While little might be gained from rehashing old news, Chaitman continues to add J.P. Morgan-related news and commentary to her site.
“We do not know how many chapters it will take because the story keeps unfolding,” Chaitman and her partner, the litigator Lance Gotthoffer, state.
They are now shopping the story to publishers, as a book they subtitle: “The Unholy Alliance between America’s biggest bank and America’s biggest crook.”
I asked Chaitman if she’d heard any objections about the website from J.P. Morgan or its lawyers. She said no. I heard about it from a J.P. Morgan employee, so at least some people there must be reading her work. Examples:
•“The Deferred Prosecution of JPMorgan: White-Wash of the Century”
•“What the folks at JPMC Knew and When they Knew It”
•“The Differences Between the Gambino Crime Family and JPMorgan Chase” (this features a mug shot of crime boss Carlo Gambino, and what apparently is a mockup of CEO Jamie Dimon posing for his)
•“When Jamie Dimon Screws Up, He Does a Whale of a Job”
•“Hallelujah: Jamie Dimon’s Been Born Again—or Has He?”
The latest installment had me laughing aloud. As bitter as Chaitman’s personal experience was—“I’d put all my liquid assets with Madoff,” she told me, very seriously—she and Gotthoffer have a wicked sense of humor.

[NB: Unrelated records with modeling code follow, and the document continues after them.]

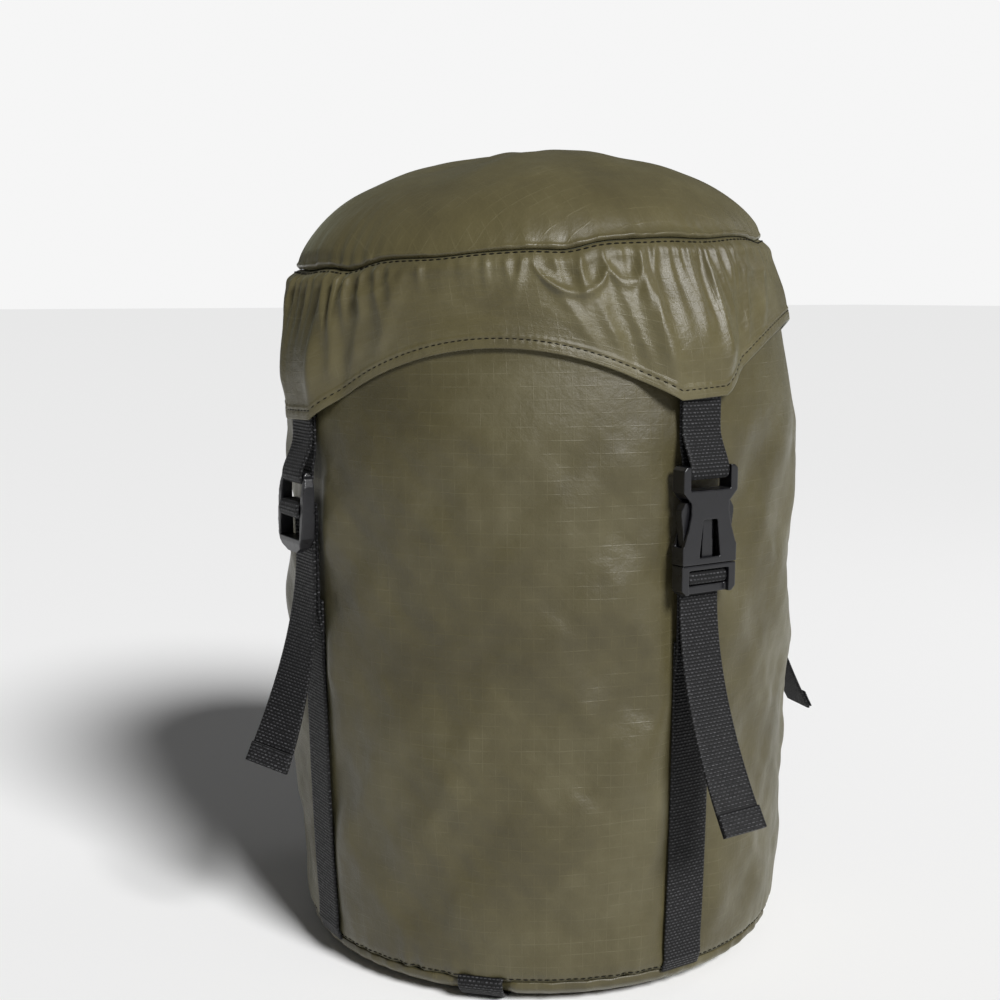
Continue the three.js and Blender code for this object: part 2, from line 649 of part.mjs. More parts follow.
const sack = new THREE.Group();
sack.add(
  piece("stuffed_contents", stuffedContents(), materials.load),
  piece("side_wall", sideWall(), materials.ripstop),
  piece("bottom_panel", bottomPanel(), materials.ripstop),
  piece("bottom_handle", handleStrip(WEB, WEB_WIDTH), materials.webbing),
  piece("mouth_channel", mouthChannel(), materials.lining),
  piece("mouth_eyelet", mouthEyelet(), materials.eyelet),
  piece("lid_top", lidTop(), materials.ripstop),
  piece("lid_skirt", lidSkirt(), materials.ripstop),
);
for (const strap of STRAPS) {
  const station = new THREE.Group();
  station.rotation.z = strap.angle;
  const hem = hemZ(strap.angle);
  if (strap.hardware === "buckle") {
    addBuckle(station, strap, hem - BUCKLE.drop);
  } else {
    addLadder(station, strap, hem - LADDER.drop);
  }
  sack.add(station);
}

export default sack;
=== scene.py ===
# Looks of the compression sack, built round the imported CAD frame. Metres, +Z up, the front strap on -Y.
import math
from collections import namedtuple

import bpy
import numpy as np
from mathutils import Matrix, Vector


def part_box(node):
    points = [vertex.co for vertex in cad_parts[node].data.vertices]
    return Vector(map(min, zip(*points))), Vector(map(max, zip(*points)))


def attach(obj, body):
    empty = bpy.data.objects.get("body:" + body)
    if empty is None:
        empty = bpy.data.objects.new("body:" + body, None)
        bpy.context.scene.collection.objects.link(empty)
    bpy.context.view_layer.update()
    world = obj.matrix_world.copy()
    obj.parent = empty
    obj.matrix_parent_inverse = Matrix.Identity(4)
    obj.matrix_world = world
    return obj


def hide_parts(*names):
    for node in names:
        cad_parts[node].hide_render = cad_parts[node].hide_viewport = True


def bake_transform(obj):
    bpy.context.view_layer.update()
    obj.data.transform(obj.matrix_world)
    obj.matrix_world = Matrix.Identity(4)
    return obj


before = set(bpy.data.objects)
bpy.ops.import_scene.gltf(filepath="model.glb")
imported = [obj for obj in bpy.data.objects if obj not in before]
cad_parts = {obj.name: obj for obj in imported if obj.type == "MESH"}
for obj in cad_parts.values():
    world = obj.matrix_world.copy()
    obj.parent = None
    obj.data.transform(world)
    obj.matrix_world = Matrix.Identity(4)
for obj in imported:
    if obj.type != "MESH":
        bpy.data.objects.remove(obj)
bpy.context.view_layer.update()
MM = 0.001
TAU = 2 * math.pi
QUARTER = math.pi / 2

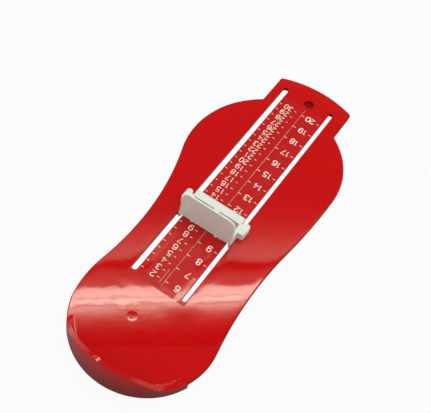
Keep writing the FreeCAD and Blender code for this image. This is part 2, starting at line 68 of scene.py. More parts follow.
def colour(code):
    """Linear colour of an sRGB hex value."""
    channels = [int(code[start:start + 2], 16) / 255 for start in (1, 3, 5)]
    linear = [channel / 12.92 if channel <= 0.04045 else ((channel + 0.055) / 1.055) ** 2.4
              for channel in channels]
    return (*linear, 1.0)


def add(tree, kind, settings=None, **links):
    """Adds a node. Settings are its own properties. Links give its inputs values or sockets, by name, or by
    number where several inputs share a name: i0 is the first."""
    node = tree.nodes.new(kind)
    for name, setting in (settings or {}).items():
        setattr(node, name, setting)
    for name, given in links.items():
        numbered = name[0] == "i" and name[1:].isdigit()
        socket = node.inputs[int(name[1:]) if numbered else name.replace("_", " ")]
        if isinstance(given, bpy.types.NodeSocket):
            tree.links.new(given, socket)
        else:
            socket.default_value = given
    return node


def new_material(name):
    """An empty node material, with its tree and its output."""
    material = bpy.data.materials.new(name)
    material.use_nodes = True
    tree = material.node_tree
    tree.nodes.clear()
    return material, tree, tree.nodes.new("ShaderNodeOutputMaterial")


def offset_from(tree, place, x, y):
    """Position on the plate, measured from a place on the scale in millimetres, with no height."""
    point = (AXIS_X + x * MM, ZERO_Y + y * MM, 0)
    flattened = add(tree, "ShaderNodeVectorMath", {"operation": "MULTIPLY"}, i0=place, i1=(1, 1, 0))
    offset = add(tree, "ShaderNodeVectorMath", {"operation": "SUBTRACT"}, i0=flattened.outputs[0], i1=point)
    return offset.outputs[0]


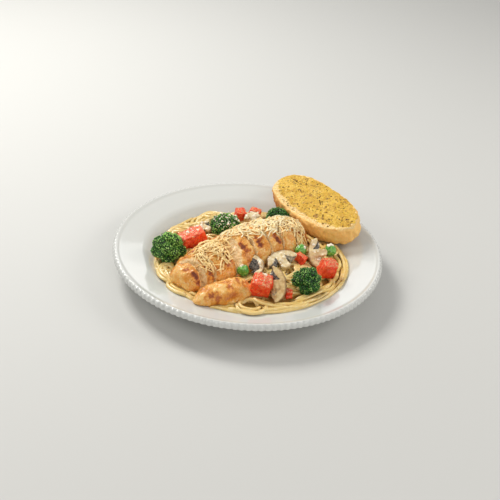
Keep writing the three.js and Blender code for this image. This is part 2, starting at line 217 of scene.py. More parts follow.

“We thought we had something to cheer about last month,” they wrote recently. “We saw a headline that read:
Jamie Dimon said that leaving J.P. Morgan is the ‘best thing’ he can do for his country and humanity in an interview with Fox Business Network’s Maria Bartiromo.
“ ‘A-men,’ ” we said. After observing a moment of silence, we looked again and saw that the headline said, ‘Jamie Dimon said that leading J.P. Morgan is the best thing he can do for his country and humanity.’ ”
J.P. Morgan Chase, by the way, offered no comment, no rebuttal, and especially no humor, in response to my invitation to respond.
The JPMadoff authors skewer Dimon: “Note that he didn’t say leading J.P. Morgan Chase is the best thing he can do for J.P. Morgan Chase. He said it’s the best thing he can do for ‘his country and humanity.’”
And they note: “Dimon bragged to Bartiromo that the bank helps veterans, charities and consumers. We aren’t sure if Dimon was referring to the billions of dollars the bank has paid out in the last four years to satisfy claims that it defrauded veterans, charities, and consumers; or to something else.”
I reviewed a dozen years worth of J.P. Morgan annual reports to add up the score myself. It confirmed my suspicion that bank fines are a lagging indicator of economic booms that only marginally register the misery of busts.
After the dot-com flameout in 2000—and the recession that ensued—J.P. Morgan charged $7.7 billion to litigation reserves from 2002 through 2005.
Much of this was related to the bank’s role in the Enron debacle. And J.P. Morgan recovered $781 million of the expense in 2008.
During the next economic cycle, J.P. Morgan reported no litigation charges at the height of the mortgage-led bubble in 2006 and 2007. But the picture changed in 2010, after the financial markets crisis, with the bank’s $7.4 billion litigation expense that year alone almost equal to its 2002-2005 total.
The penalties mounted from there—and keep coming, including about $978 million in the first half of 2015. And yet J.P. Morgan’s $32.3 billion total litigation expense from 2010 through the first half of 2015 still pales alongside its nearly $110 billion in profits during the same time period.
About that JPMadoff book, Chaitman caught the attention of Bernie Madoff himself as she went around filing investor-related lawsuits, and lobbying for legislative reforms. One day in late 2009, while walking down Lexington Avenue on Manhattan’s east side, she says that Madoff’s wife, Ruth, called her mobile phone, and said, “Bernie wants to speak with you.”
Madoff recently had taken up residence at the federal prison in Butner, North Carolina, so Chaitman asked how they could arrange the conversation.
“He will call you collect,” Ruth Madoff replied.
Since then, the two have spoken about 30 times, Chaitman says—talking at length about the swindle and its victims. She planned to visit him in prison, only to have the warden turn down her request, for unexplained reasons. She filed a Freedom of Information Act request to learn why, and was stonewalled again.
“I didn’t know if that was because I was so sexy, or what that was about,” she says. As for why Madoff would want to speak with such a critic, Chaitman says, “I became known as the representative of the victims, and he wanted to have contact with someone in my position, because he wanted to have an impact on his legacy.”
“I’ve got a great deal more information, which I haven’t disclosed,” she adds. But that will keep for her book. “As a result of Madoff, I can’t retire,” she explains. “I’m not unhappy that I have to keep working. But I have no choice about it.”